• **WHAT YOU ARE ASKED TO DO**: Quote, with no changes, the lines that run from the top of the material to the line with "rear_length = 26.0", both included.

• **DATA EXTRACT**:
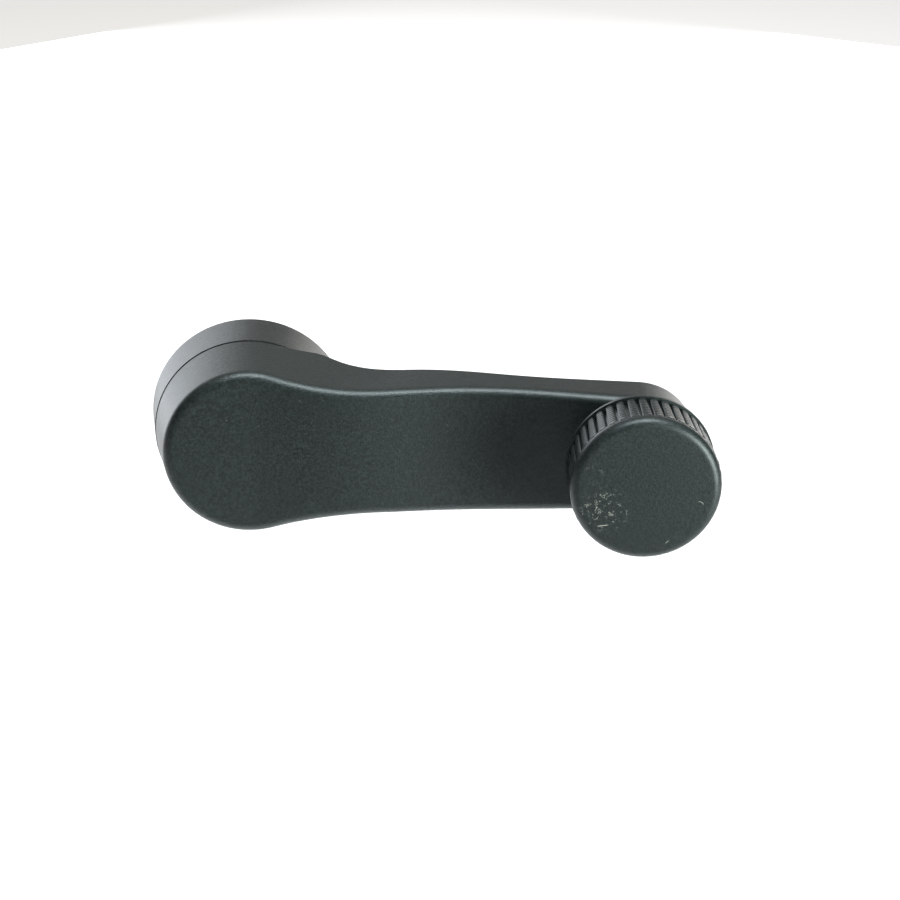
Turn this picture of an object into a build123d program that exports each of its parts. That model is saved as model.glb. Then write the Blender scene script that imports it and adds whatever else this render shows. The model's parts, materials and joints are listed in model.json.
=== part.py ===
"""Car window winder: a moulded lever, a sliding release ring and a ribbed knob on a steel spindle.

Lengths are in millimetres. Each piece is drawn on a bench, with x along the lever towards the knob,
y across it and z outwards from the door. It is then stood up, so that the row's +Z is up, -Y points
out of the door, and the origin is the centre of the shaft socket's mouth, level with the door trim.
"""

import os
from math import asin, cos, pi, radians, sin, sqrt, tan

from build123d import *

# Lever, seen from the front. The waist's half width is the hub's radius less the waist step.
throw = 88.0
hub_radius = 21.7
waist_step = 6.55
end_narrowing = 1.4
neck_end = 29.0
taper_start = 45.0
hub_draft = 8.7
lever_draft = 4.0

# Lever, seen from the side. Heights are from the door trim.
seam_height = 12.5
hub_face = 28.1
shoulder_face = 29.65
waist_face = 28.6
ramp_face = 30.5
knob_end_face = 32.5
shoulder_place = 24.0
waist_place = 48.0
ramp_length = 18.0
lift_start = 15.5
lift_run = 5.2
lift_rise = 2.2
middle_place = 40.0
middle_rise = 4.9
rear_rise = 8.6
end_rise = 10.4
rear_length = 26.0

# Lever shell and the carrier that closes its back.
cover_wall = 2.2
face_fillet = 2.4
carrier_gap = 0.1
carrier_recess = 0.6
carrier_plate = 2.2
carrier_rib = 1.6
rib_gap = 0.3
rib_pitch = 14.0
foot_inset = 0.9
hub_pad_height = 0.4

# Shaft socket. The shaft slides in a plain pilot and then into a serrated steel bush.
shaft_radius = 5.0
socket_gap = 0.1
shaft_groove_depth = 0.8
serration_count = 40
serration_depth = 0.4
bush_shoulder = 1.9
relief_gap = 0.3
boss_wall = 1.5

# Release ring and its locking fork.
ring_back_radius = 22.8
ring_front_radius = 21.85
ring_wall = 2.0
ring_edge = 0.8
seam_gap = 0.25
ring_travel = 4.0
web_height = 8.0
web_thickness = 2.0
boss_gap = 0.5
collar_wall = 1.5
collar_height = 2.0
ring_rib_count = 8
fork_thickness = 1.2
fork_gap = 0.1
fork_arm = 3.0
fork_tip = 1.5
fork_bridge = 6.0
fork_slot_gap = 0.25
stake_radius = 1.25
stake_gap = 0.05
stake_stand = 0.7
hook_inset = 6.0
hook_leg = 1.5
hook_length = 8.0
hook_reach = 1.6
hook_foot = 1.4
hook_gap = 0.2
slot_gap = 0.3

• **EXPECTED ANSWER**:
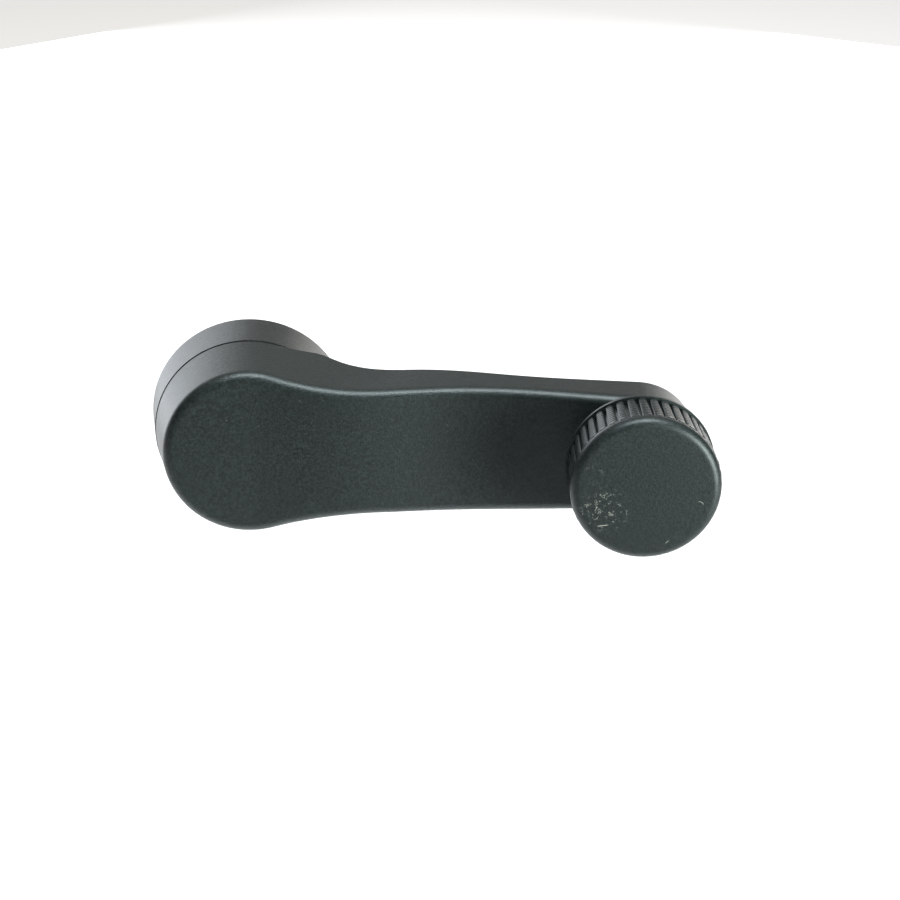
Turn this picture of an object into a build123d program that exports each of its parts. That model is saved as model.glb. Then write the Blender scene script that imports it and adds whatever else this render shows. The model's parts, materials and joints are listed in model.json.
=== part.py ===
"""Car window winder: a moulded lever, a sliding release ring and a ribbed knob on a steel spindle.

Lengths are in millimetres. Each piece is drawn on a bench, with x along the lever towards the knob,
y across it and z outwards from the door. It is then stood up, so that the row's +Z is up, -Y points
out of the door, and the origin is the centre of the shaft socket's mouth, level with the door trim.
"""

import os
from math import asin, cos, pi, radians, sin, sqrt, tan

from build123d import *

# Lever, seen from the front. The waist's half width is the hub's radius less the waist step.
throw = 88.0
hub_radius = 21.7
waist_step = 6.55
end_narrowing = 1.4
neck_end = 29.0
taper_start = 45.0
hub_draft = 8.7
lever_draft = 4.0

# Lever, seen from the side. Heights are from the door trim.
seam_height = 12.5
hub_face = 28.1
shoulder_face = 29.65
waist_face = 28.6
ramp_face = 30.5
knob_end_face = 32.5
shoulder_place = 24.0
waist_place = 48.0
ramp_length = 18.0
lift_start = 15.5
lift_run = 5.2
lift_rise = 2.2
middle_place = 40.0
middle_rise = 4.9
rear_rise = 8.6
end_rise = 10.4
rear_length = 26.0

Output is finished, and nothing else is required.